Wayne Teasdale, in A Monk in the World, states that in a very real sense, Mary was the first priest because she made Jesus present here in this world body, blood, soul and divinity, as the formula goes, through her own body. He bases that conclusion on the fact that a priest, through the celebration of the mass and the words of consecration, makes Jesus Christ present in the Eucharist, body, blood, soul and divinity. For him, Mary’s acceptance of the invitation to bear the Son of God and his birth through her were the first Eucharistic consecration. That would also make the Visitation the first Eucharistic procession!

On top of his striking statement about Jesus being made perfect through suffering, St. Paul then informs us that Jesus have become the source of salvation for all who obey him. So, it is really only those persons who come to believe in Jesus as Son of God, Word made Flesh, the crucified Messiah, and who obey him, who do his will, who experience salvation, a sharing in eternal life here and now.

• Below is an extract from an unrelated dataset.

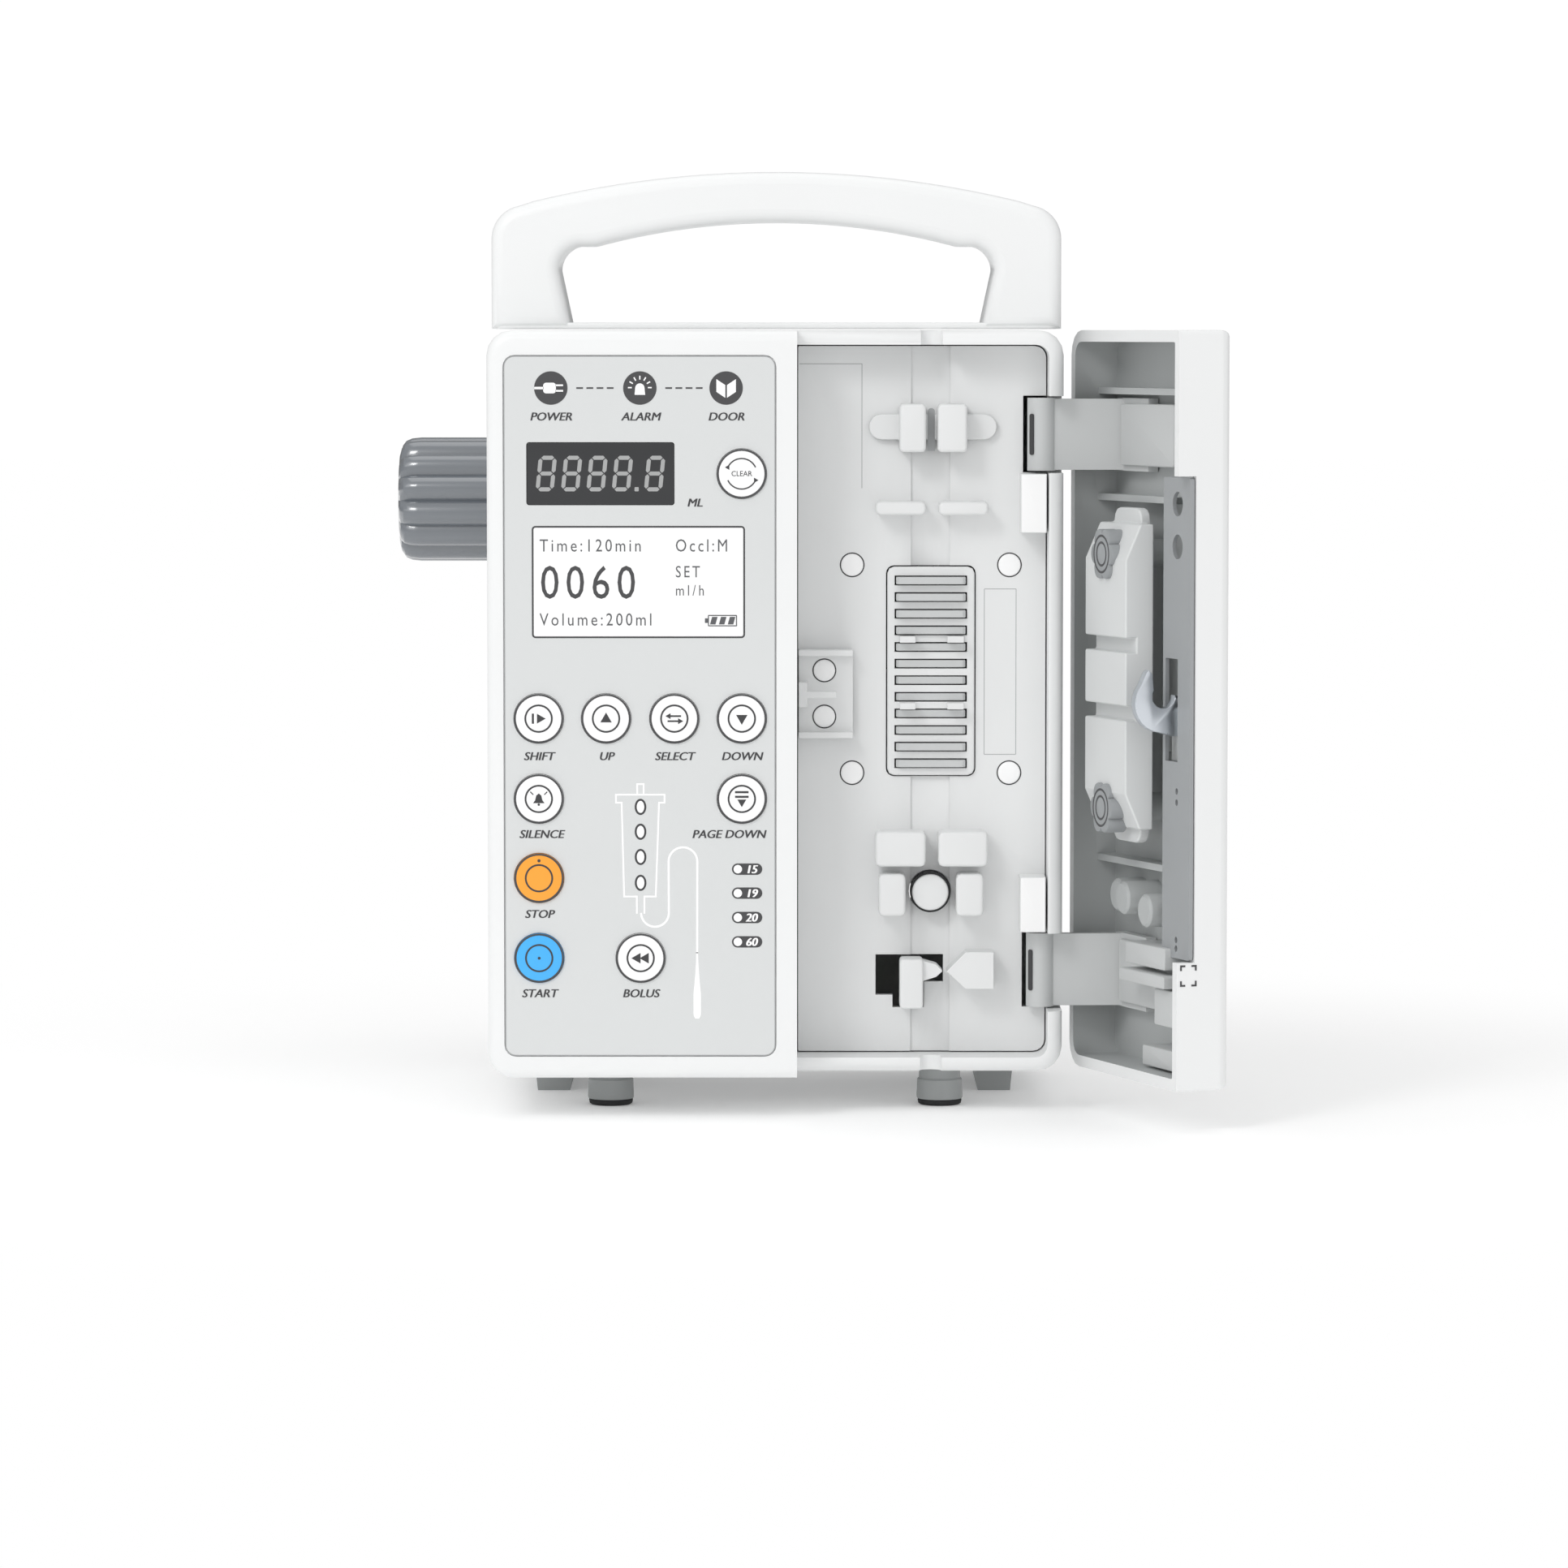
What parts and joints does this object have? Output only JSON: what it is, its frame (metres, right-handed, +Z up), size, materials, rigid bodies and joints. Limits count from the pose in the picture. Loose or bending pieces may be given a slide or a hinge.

The will of Jesus is that we do the will of the Father, as he did, which is to live the Beatitudes, and keep the commandment to love God with our whole being, to love others as we love ourselves, to love others as he has loved us, and in the end, to love our enemies by forgiving them from the heart.

That is made possible only through the power of the Holy Spirit who raised Jesus from the dead, at work in our lives. It is that same Spirit that empowers us to come to Jesus for forgiveness of all our own sins first of all, and then for healing of all our sinfulness, that which makes us sin – our painful emotions and negative attitudes such as false pride and stubborn self-will.

The Eucharist is our food for that healing journey, as we experience the love of God as forgiveness and healing, empowering us to deepen our faith in Jesus, and imitate both Jesus and Mary in accepting some redemptive suffering in our lives.